If it was removed on our install, then it was entirely unintentional. We started with Sentry 9, we used Sentry 10 for a while and then we moved the data from that install to this install of Sentry 20, but I didn’t do the migration so I don’t know all the details. I will see if the engineer who did that work can give me a better idea of that.

3 Likes

I want to follow up and let you all know that there was some progress made with the solution posted by @wedamija, so thank you for that. I’ll try to get the engineer to post the results here, but until then, please know that we have fast login now!!

1 Like

Sorry for the late reply @wedamija

I don’t believe this is affecting other on-premise users and is likely just due to something that was broken with our install.

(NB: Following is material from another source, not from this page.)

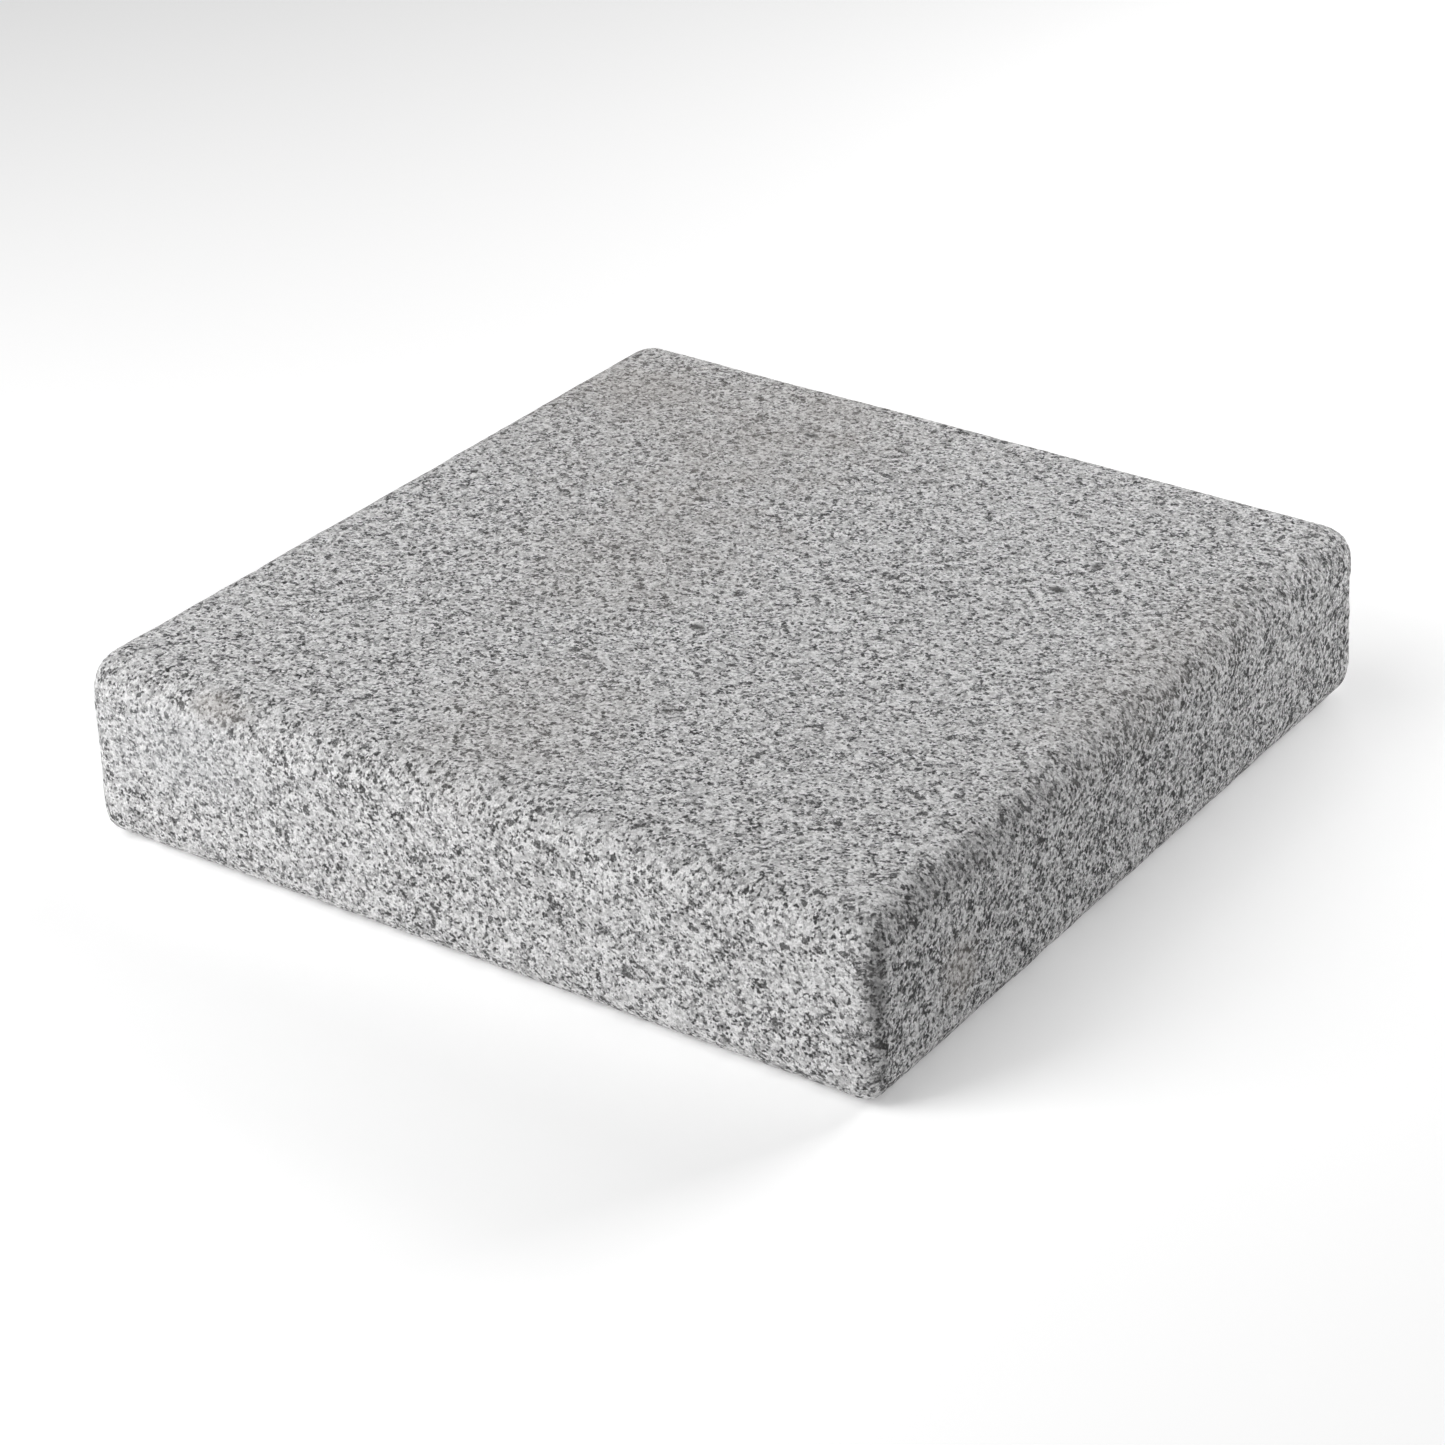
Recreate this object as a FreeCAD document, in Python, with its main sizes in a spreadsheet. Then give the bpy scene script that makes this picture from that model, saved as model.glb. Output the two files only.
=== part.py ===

Unfortunately when it comes to details about our upgrade path I don’t have any real valuable information here. There have been a handful of people who have interacted with it and I have only been around long enough to inherit managing the instance from version 10.0.1

From there I upgraded to the latest version at the time which was 21.4.2 I believe. With that being said, I have messed around with other test instances which work fine. I also did a fresh install of 10.0.1 to confirm that all of the database schemas lined up with the information given (which it does). Meaning that there was something that got messed up prior even attempting this upgrade. However what is curious to me is the fact that I don’t believe these tables should have ever had the compound keys missing even going back to earlier versions of on-premise.

1 Like

Thanks for the update @mleclerc001 , good to confirm that it shouldn’t be affecting other on-prem users. I’ve replied to your post in the other thread, we can probably leave this one for now, since this specific issue is resolved.

This topic was automatically closed 15 days after the last reply. New replies are no longer allowed.